# RECORD EXCERPTS:
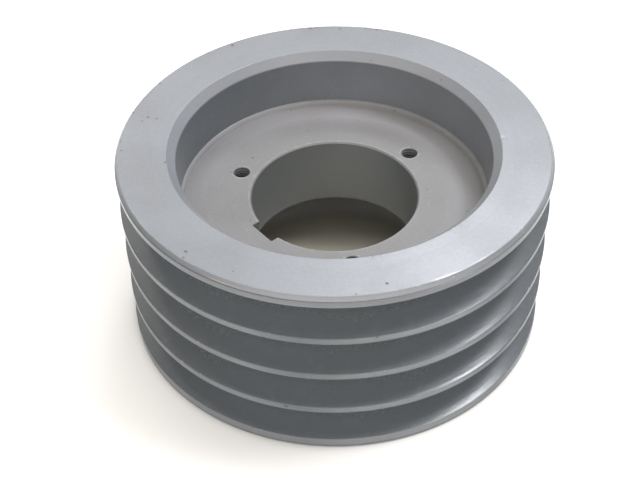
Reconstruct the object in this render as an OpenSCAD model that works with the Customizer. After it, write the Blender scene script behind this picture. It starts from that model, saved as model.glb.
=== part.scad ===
// Taper-bored V-belt sheave: one grey-iron casting, drawn as the regions that it is machined from.
// Millimetres. The axis is Z and the lower rim face lies on Z = 0.
// Neighbouring regions share a face and never overlap, so together they fill the whole casting.

/* [Rim] */
// Outside diameter over the lands between the grooves
outside_d = 176.53; // [172:0.01:200]
// Diameter of the straight wall inside the rim
rim_inside_d = 128; // [124:0.1:132]
// Width of the chamfer where the inside wall meets each rim face
mouth_chamfer = 3.5; // [1:0.1:4]
// Radial size of the bevel on the upper outer edge
edge_bevel_r = 1.3; // [0.5:0.1:2]
// Axial size of the bevel on the upper outer edge
edge_bevel_h = 1.9; // [0.5:0.1:3]
// Radial size of the bevel on the lower outer edge
foot_bevel_r = 0.5; // [0.3:0.1:2]
// Axial size of the bevel on the lower outer edge
foot_bevel_h = 0.9; // [0.3:0.1:3]

/* [Belt grooves] */
// Number of grooves side by side
groove_count = 4; // [2:1:8]
// Distance between neighbouring groove centres
groove_pitch = 19.05; // [18.6:0.05:24]
// Distance from a rim face to the centre of the groove next to it
edge_to_groove = 12.7; // [12:0.1:16]
// Width of a groove's mouth at the outside diameter
groove_top_w = 16.18; // [15:0.01:17]
// Angle between a groove's two flanks, in degrees
groove_angle = 34; // [30:1:40]
// Depth of a groove below the outside diameter
groove_depth = 15; // [13:0.1:16]
// Size of the broken corner where a flank meets a land
land_break = 0.6; // [0.2:0.1:0.6]

/* [Web] */
// Depth of the web's machined face below the upper rim face
recess_depth = 26; // [10:0.1:40]
// Thickness of the web, which is flush with the hub on the upper side
web_t = 25.4; // [14:0.1:28]
// Radial width of the unmachined ledge left at the foot of the rim's wall
ledge_w = 1; // [0.5:0.1:2]
// Height of that ledge above the machined face
ledge_h = 1.9; // [0.5:0.1:3]
// Radial width of the slope from the ledge down to the machined face
ledge_slope_w = 1.4; // [0.5:0.1:3]
// Radius of the cast fillets on the web's lower side
web_fillet = 3; // [1:0.1:4]

/* [Hub] */
// Diameter of the hub and of its boss below the web
hub_d = 108; // [100:0.1:112]
// Length of the hub along the axis, which is the length of the tapered bore
hub_length = 33; // [30:0.05:40]
// Chamfer on the lower outer edge of the boss
boss_chamfer = 1.6; // [0.5:0.1:2]
// Large diameter of the tapered bore, at the hub's lower face
bore_large_d = 71.44; // [70:0.01:73]
// Length along which the bore's diameter shrinks by one unit
bore_taper = 16; // [12:1:24]
// Chamfer at both ends of the bore
bore_chamfer = 0.7; // [0.3:0.1:2]

/* [Keyway] */
// Width of the keyway
keyway_w = 12.7; // [9:0.1:14]
// Distance from the axis to the keyway's flat floor
keyway_floor = 38.2; // [37.6:0.1:40]
// Direction of the keyway around the axis, in degrees
keyway_angle = 218.6; // [0:0.1:360]

/* [Tapped holes] */
// Number of tapped holes around the bore
hole_count = 3; // [3:1:4]
// Diameter of the circle that the tapped holes lie on
hole_circle_d = 84.14; // [84:0.01:90]
// Diameter of a tapped hole between its thread's crests
hole_d = 6.53; // [5:0.01:7]
// Diameter of the countersink at both ends of a tapped hole
countersink_d = 7.2; // [6.8:0.1:9.5]
// Direction of the first tapped hole around the axis, in degrees
first_hole_angle = 38.6; // [0:0.1:360]

/* [Hidden] */

$fn = 180;
arc_steps = 8;
// How far a cutter runs past the face that it opens
cut_past = 1;

outside_r = outside_d / 2;
floor_r = outside_r - groove_depth;
rim_inside_r = rim_inside_d / 2;
face_w = 2 * edge_to_groove + (groove_count - 1) * groove_pitch;
flank_slope = tan(groove_angle / 2);

hub_r = hub_d / 2;
hub_top = face_w - recess_depth;
hub_bottom = hub_top - hub_length;
web_bottom = hub_top - web_t;
bore_large_r = bore_large_d / 2;
bore_small_r = bore_large_r - hub_length / bore_taper / 2;
countersink_depth = (countersink_d - hole_d) / 2;

enamel = [0.70, 0.72, 0.74];
enamel_shaded = [0.62, 0.64, 0.66];
machined_iron = [0.52, 0.53, 0.52];

// Half the width of a groove at radius r
function groove_half_w(r) = groove_top_w / 2 - (outside_r - r) * flank_slope;

// Half the width of the rib between two grooves at radius r
function rib_half_w(r) = groove_pitch / 2 - groove_half_w(r);

// Width of the flange outside an edge groove at radius r
function edge_w(r) = edge_to_groove - groove_half_w(r);

// Points along an arc from angle a to angle b
function arc(centre, r, a, b) = [
    for (i = [0 : arc_steps])
        let (t = a + (b - a) * i / arc_steps)
            centre + r * [cos(t), sin(t)]
];

// The cylinder under the grooves: its outside is the groove floors and its inside the recess wall
module rim() {
    color(enamel)
    rotate_extrude()
    polygon([
        [rim_inside_r, mouth_chamfer],
        [rim_inside_r + mouth_chamfer, 0],
        [floor_r, 0],
        [floor_r, face_w],
        [rim_inside_r + mouth_chamfer, face_w],
        [rim_inside_r, face_w - mouth_chamfer]
    ]);
}

// The flange that closes an edge groove, with its rim face on Z = 0 and a bevel of the given size there
module edge_flange(bevel_r, bevel_h) {
    rotate_extrude()
    polygon([
        [floor_r, 0],
        [outside_r - bevel_r, 0],
        [outside_r, bevel_h],
        [outside_r, edge_w(outside_r) - land_break],
        [outside_r - land_break, edge_w(outside_r - land_break)],
        [floor_r, edge_w(floor_r)]
    ]);
}

module lower_edge_flange() {
    color(enamel)
    edge_flange(foot_bevel_r, foot_bevel_h);
}

module upper_edge_flange() {
    color(enamel)
    translate([0, 0, face_w])
    mirror([0, 0, 1])
    edge_flange(edge_bevel_r, edge_bevel_h);
}

// The rib between groove i and groove i + 1, counted from the lower face
module groove_rib(i) {
    rib_z = edge_to_groove + (i - 0.5) * groove_pitch;
    break_r = outside_r - land_break;
    land_half_w = rib_half_w(outside_r) - land_break;
    color(enamel_shaded)
    translate([0, 0, rib_z])
    rotate_extrude()
    polygon([
        [floor_r, -rib_half_w(floor_r)],
        [break_r, -rib_half_w(break_r)],
        [outside_r, -land_half_w],
        [outside_r, land_half_w],
        [break_r, rib_half_w(break_r)],
        [floor_r, rib_half_w(floor_r)]
    ]);
}

// The disc that joins the hub to the rim
module web() {
    color(enamel_shaded)
    rotate_extrude()
    polygon(concat(
        [
            [hub_r, hub_top],
            [rim_inside_r - ledge_w - ledge_slope_w, hub_top],
            [rim_inside_r - ledge_w, hub_top + ledge_h],
            [rim_inside_r, hub_top + ledge_h]
        ],
        arc([rim_inside_r - web_fillet, web_bottom - web_fillet], web_fillet, 0, 90),
        arc([hub_r + web_fillet, web_bottom - web_fillet], web_fillet, 90, 180)
    ));
}

module keyway_cutter() {
    rotate([0, 0, keyway_angle])
    translate([0, -keyway_w / 2, hub_bottom - cut_past])
    cube([keyway_floor, keyway_w, hub_length + 2 * cut_past]);
}

module tapped_hole_cutter() {
    translate([0, 0, hub_bottom - cut_past])
    cylinder(h = hub_length + 2 * cut_past, d = hole_d);
    for (end = [[hub_bottom, 0], [hub_top, 1]])
        translate([0, 0, end[0]])
        mirror([0, 0, end[1]])
        translate([0, 0, -cut_past])
        cylinder(
            h = countersink_depth + cut_past,
            d1 = countersink_d + 2 * cut_past,
            d2 = hole_d
        );
}

// The ring around the tapered bore, which holds the keyway and the tapped holes
module hub() {
    color(machined_iron)
    difference() {
        rotate_extrude()
        polygon([
            [bore_large_r + bore_chamfer, hub_bottom],
            [hub_r - boss_chamfer, hub_bottom],
            [hub_r, hub_bottom + boss_chamfer],
            [hub_r, hub_top],
            [bore_small_r + bore_chamfer, hub_top],
            [bore_small_r, hub_top - bore_chamfer],
            [bore_large_r, hub_bottom + bore_chamfer]
        ]);
        keyway_cutter();
        for (i = [0 : hole_count - 1])
            rotate([0, 0, first_hole_angle + i * 360 / hole_count])
            translate([hole_circle_d / 2, 0, 0])
            tapped_hole_cutter();
    }
}

rim();
upper_edge_flange();
lower_edge_flange();
for (i = [1 : groove_count - 1])
    groove_rib(i);
web();
hub();
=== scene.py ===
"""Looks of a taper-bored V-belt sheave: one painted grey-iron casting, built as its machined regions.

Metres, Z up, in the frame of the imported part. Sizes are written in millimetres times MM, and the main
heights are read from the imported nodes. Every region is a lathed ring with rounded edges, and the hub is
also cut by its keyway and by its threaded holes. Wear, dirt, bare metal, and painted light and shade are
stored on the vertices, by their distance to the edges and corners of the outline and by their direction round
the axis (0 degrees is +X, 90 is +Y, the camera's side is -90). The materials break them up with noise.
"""

from math import atan2, ceil, cos, pi, radians, sin, tan
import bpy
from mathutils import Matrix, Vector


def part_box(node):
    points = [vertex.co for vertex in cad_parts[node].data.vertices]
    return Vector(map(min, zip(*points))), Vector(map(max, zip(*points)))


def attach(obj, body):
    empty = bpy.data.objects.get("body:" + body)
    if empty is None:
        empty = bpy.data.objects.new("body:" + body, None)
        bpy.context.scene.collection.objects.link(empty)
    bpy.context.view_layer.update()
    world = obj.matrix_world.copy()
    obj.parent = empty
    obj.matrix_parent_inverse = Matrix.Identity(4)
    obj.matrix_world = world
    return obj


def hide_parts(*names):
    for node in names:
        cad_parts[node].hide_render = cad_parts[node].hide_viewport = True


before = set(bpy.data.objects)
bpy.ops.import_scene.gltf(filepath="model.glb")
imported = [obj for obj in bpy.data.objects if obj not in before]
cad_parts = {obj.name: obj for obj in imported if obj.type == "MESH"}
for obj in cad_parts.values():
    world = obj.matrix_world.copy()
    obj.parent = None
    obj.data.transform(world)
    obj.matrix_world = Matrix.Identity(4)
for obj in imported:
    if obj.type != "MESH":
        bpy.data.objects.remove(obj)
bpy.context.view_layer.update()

from types import SimpleNamespace

import bpy
import numpy as np
from mathutils import Matrix, Vector

MM = 0.001
SEED = 7

# ---------------------------------------------------------------- sizes of the casting

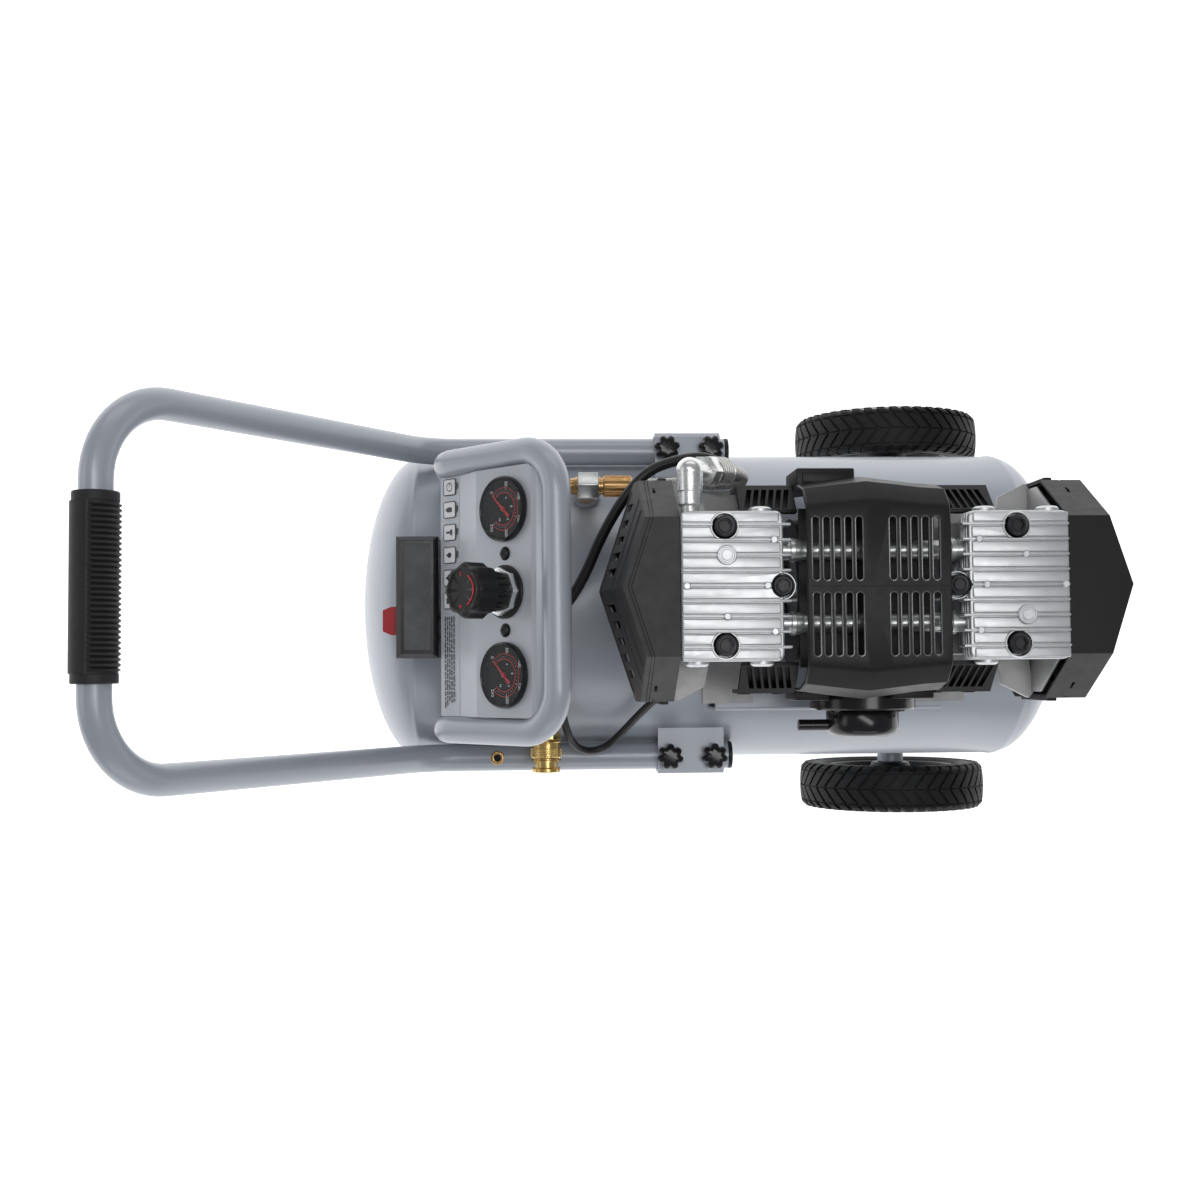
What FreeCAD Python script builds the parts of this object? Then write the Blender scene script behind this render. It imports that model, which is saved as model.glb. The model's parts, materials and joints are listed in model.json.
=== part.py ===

# WHAT YOU SHOULD DO:
From the opening line of the data above, please print each line as written up to and including the line that contains "foot_bevel_h = 0.9; // [0.3:0.1:3]", and nothing more.

# FINAL ANSWER:
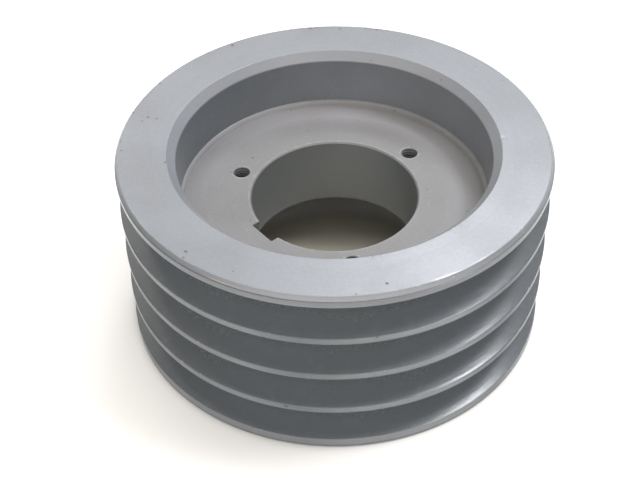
Reconstruct the object in this render as an OpenSCAD model that works with the Customizer. After it, write the Blender scene script behind this picture. It starts from that model, saved as model.glb.
=== part.scad ===
// Taper-bored V-belt sheave: one grey-iron casting, drawn as the regions that it is machined from.
// Millimetres. The axis is Z and the lower rim face lies on Z = 0.
// Neighbouring regions share a face and never overlap, so together they fill the whole casting.

/* [Rim] */
// Outside diameter over the lands between the grooves
outside_d = 176.53; // [172:0.01:200]
// Diameter of the straight wall inside the rim
rim_inside_d = 128; // [124:0.1:132]
// Width of the chamfer where the inside wall meets each rim face
mouth_chamfer = 3.5; // [1:0.1:4]
// Radial size of the bevel on the upper outer edge
edge_bevel_r = 1.3; // [0.5:0.1:2]
// Axial size of the bevel on the upper outer edge
edge_bevel_h = 1.9; // [0.5:0.1:3]
// Radial size of the bevel on the lower outer edge
foot_bevel_r = 0.5; // [0.3:0.1:2]
// Axial size of the bevel on the lower outer edge
foot_bevel_h = 0.9; // [0.3:0.1:3]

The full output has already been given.